GBP saw a spike up to 1.3040 after Irish broadcaster RTE reported, without stating its sources, that the EU is to offer UK PM May a UK-wide customs union as a way around the Irish backstop issue, to be negotiated beyond the withdrawal agreement as a separate treaty.  GBP has since nudged back below 1.30. Italy’s budget woes haven’t had much impact on EUR, with the currency flat around 1.1470.

Finally, oil prices are down over 4%, with Brent crude slipping below $76 a one point, now $76.30. Saudi Arabia’s energy minister said that OPEC and its allies are in “produce as much as you can mode”.  Saudi Arabia has been pumping 9-10 million barrels per day for years and doesn’t rule out boosting that by as much as 2m.

Coming up

Tonight sees the release of Markit PMI data across Europe and the US, with expectations of some broadly based slippage from September readings.  Fed Presidents Mester and Bostic speak tomorrow morning, ahead of the Fed’s next Beige Book release.

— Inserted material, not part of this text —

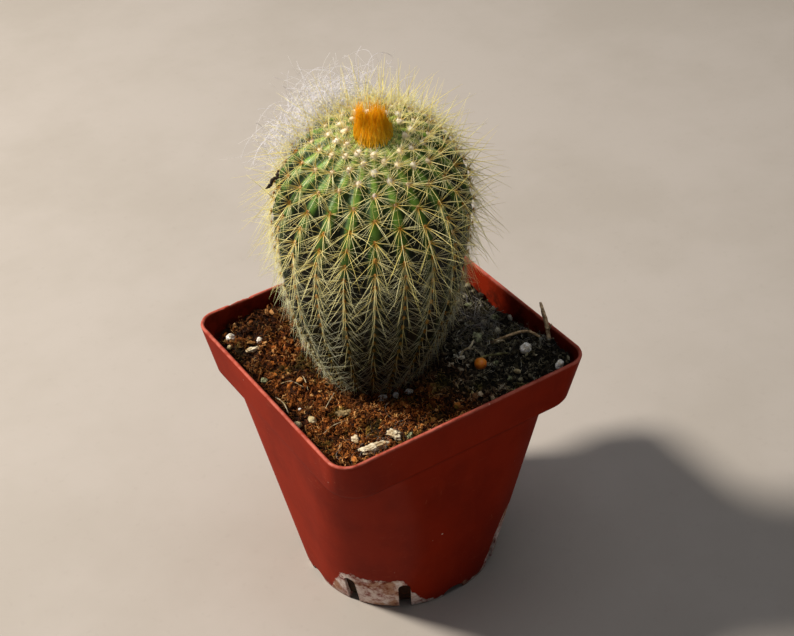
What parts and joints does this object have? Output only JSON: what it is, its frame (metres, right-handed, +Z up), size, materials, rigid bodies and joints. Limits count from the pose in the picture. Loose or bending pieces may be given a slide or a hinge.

Sweden’s Riksbank meets and while all and sundry expect the policy rate to be left at minus 0.5%, we’ll be on the lookout for a clearer signal on the timing of the first rate hike this cycle.  December is considered “live” for this, depending on how inflation tracks through until then.

The Bank of Canada is widely expected (88% priced) to hike rates for the fifth time this cycle by 25bps, taking its overnight rate to 1.75%. The economy is running close to potential, the 5.9% jobless rate is almost back to multi-decade lows and core CPI inflation is running around target at 2%.